The old system cannot function because input energy is sourced from non-renewable natural resources, all of which are depleting or soon will. As energy is the master resource, it defines what happens with all other resource systems. Any replacement system that is a practical option will have to have certain signatures.

PROGNOSIS

Due to energy constraints, all industrial output would have to be sourced from a geographically local area. This would affect everything from raw material consumption, water consumption to waste disposal. Product delivery to market would also be changed. All of this would have to become as close to net zero footprint in terms of source material and waste disposal. Industrial output would have to be simpler. Technology cannot be as complex as it is now. This implies that manufacturing goods will require more effort on our part, which means that we would have to value ‘stuff’ differently. All waste products will also require greater effort to dispose of, meaning that if they could be recycled, reused or repurposed, there would be less strain on the system to function. Maintaining QA/QC material standards and equipment maintenance would all have to be done within a relatively local geographic region. These challenging statements represent practical limits of a low energy future.

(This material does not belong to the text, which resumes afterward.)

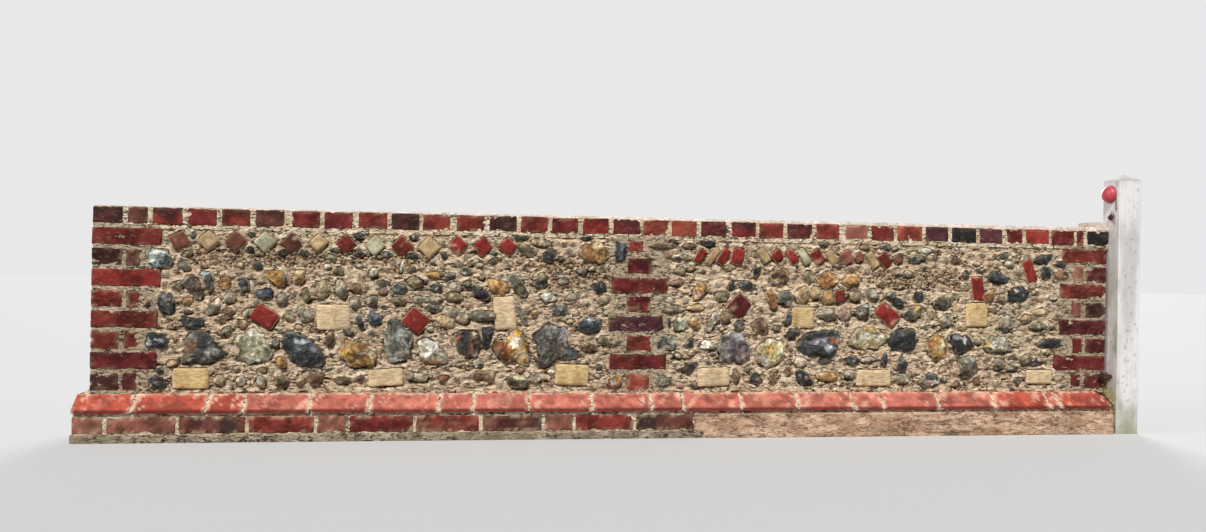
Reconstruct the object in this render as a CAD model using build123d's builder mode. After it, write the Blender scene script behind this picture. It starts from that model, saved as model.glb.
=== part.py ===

As this represents quite a paradigm shift from our current state of exponential consumption based on whim, the most difficult but significant task in front of us is a revolution in perception and a restructuring of governance.

Political systems like capitalism, socialism, communism, fascism, etc. are all built in the context of unlimited natural resources. Whatever the new system looks like, it won’t be anything like what has been seen before. We can call it what we like. Planning will have to be projected over 50 to 60 years into the future but be flexible to evolve organically to its environs. The current system is very centralised, whereas the new system would have to be very decentralised due to energy constraints. The flow of information will become very important.

The Great Acceleration indicators, published by IGBP in collaboration with the Stockholm Resilience Centre
The Great Acceleration indicators, published by IGBP in collaboration with the Stockholm Resilience Centre

From a civilisation network systems footprint viewpoint, we must ask ourselves how we can develop an economy that offers enough for everyone, forever. Real world systems and their inputs must reflect this, and the familiar exponential curves of today’s economy must move to flat line or sinusoidal wave functions. We also need to ask what profile human civilisation has amongst the natural environment. Dynamic natural systems must be able to operate unhindered, where natural capital and biodiversity is allowed to recover. The new economic framework must appreciate that inputs and outputs to all systems must be stable over time.

There are two related conceptual ideas which could be a starting point to help us develop the above requirements: the circular economy and the steady state economy. In a future in which peak energy has dramatically changed the rules of the game, these concepts are required to maintain our industrial capacity. It is not a question of choice, as our natural resources are being depleted at an exponential rate. The timing is now. The next 100 years will be very different to the last 100 years.